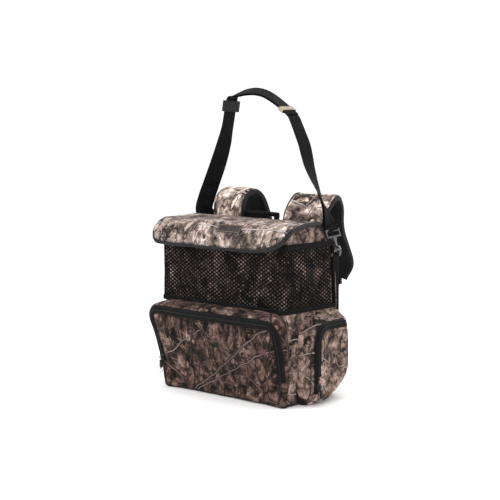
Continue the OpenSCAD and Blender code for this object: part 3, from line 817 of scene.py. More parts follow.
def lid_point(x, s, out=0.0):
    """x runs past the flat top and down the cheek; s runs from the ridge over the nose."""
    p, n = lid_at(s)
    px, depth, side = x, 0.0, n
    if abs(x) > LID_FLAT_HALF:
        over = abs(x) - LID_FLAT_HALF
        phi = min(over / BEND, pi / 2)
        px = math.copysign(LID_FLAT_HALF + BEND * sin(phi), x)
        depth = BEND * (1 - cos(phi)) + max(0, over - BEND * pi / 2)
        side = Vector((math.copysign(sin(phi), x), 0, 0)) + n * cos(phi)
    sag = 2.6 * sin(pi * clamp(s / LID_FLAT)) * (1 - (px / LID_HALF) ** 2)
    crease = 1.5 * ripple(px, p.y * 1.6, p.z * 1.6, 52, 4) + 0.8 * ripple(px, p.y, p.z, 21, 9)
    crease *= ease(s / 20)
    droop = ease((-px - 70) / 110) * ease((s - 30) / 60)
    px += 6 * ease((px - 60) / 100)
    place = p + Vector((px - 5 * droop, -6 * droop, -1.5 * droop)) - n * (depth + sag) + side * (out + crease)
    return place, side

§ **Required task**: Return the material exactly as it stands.

§ **Exercise output**:
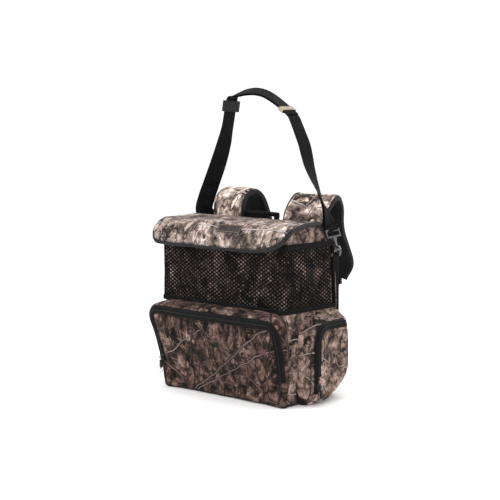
Continue the OpenSCAD and Blender code for this object: part 3, from line 817 of scene.py. More parts follow.
def lid_point(x, s, out=0.0):
    """x runs past the flat top and down the cheek; s runs from the ridge over the nose."""
    p, n = lid_at(s)
    px, depth, side = x, 0.0, n
    if abs(x) > LID_FLAT_HALF:
        over = abs(x) - LID_FLAT_HALF
        phi = min(over / BEND, pi / 2)
        px = math.copysign(LID_FLAT_HALF + BEND * sin(phi), x)
        depth = BEND * (1 - cos(phi)) + max(0, over - BEND * pi / 2)
        side = Vector((math.copysign(sin(phi), x), 0, 0)) + n * cos(phi)
    sag = 2.6 * sin(pi * clamp(s / LID_FLAT)) * (1 - (px / LID_HALF) ** 2)
    crease = 1.5 * ripple(px, p.y * 1.6, p.z * 1.6, 52, 4) + 0.8 * ripple(px, p.y, p.z, 21, 9)
    crease *= ease(s / 20)
    droop = ease((-px - 70) / 110) * ease((s - 30) / 60)
    px += 6 * ease((px - 60) / 100)
    place = p + Vector((px - 5 * droop, -6 * droop, -1.5 * droop)) - n * (depth + sag) + side * (out + crease)
    return place, side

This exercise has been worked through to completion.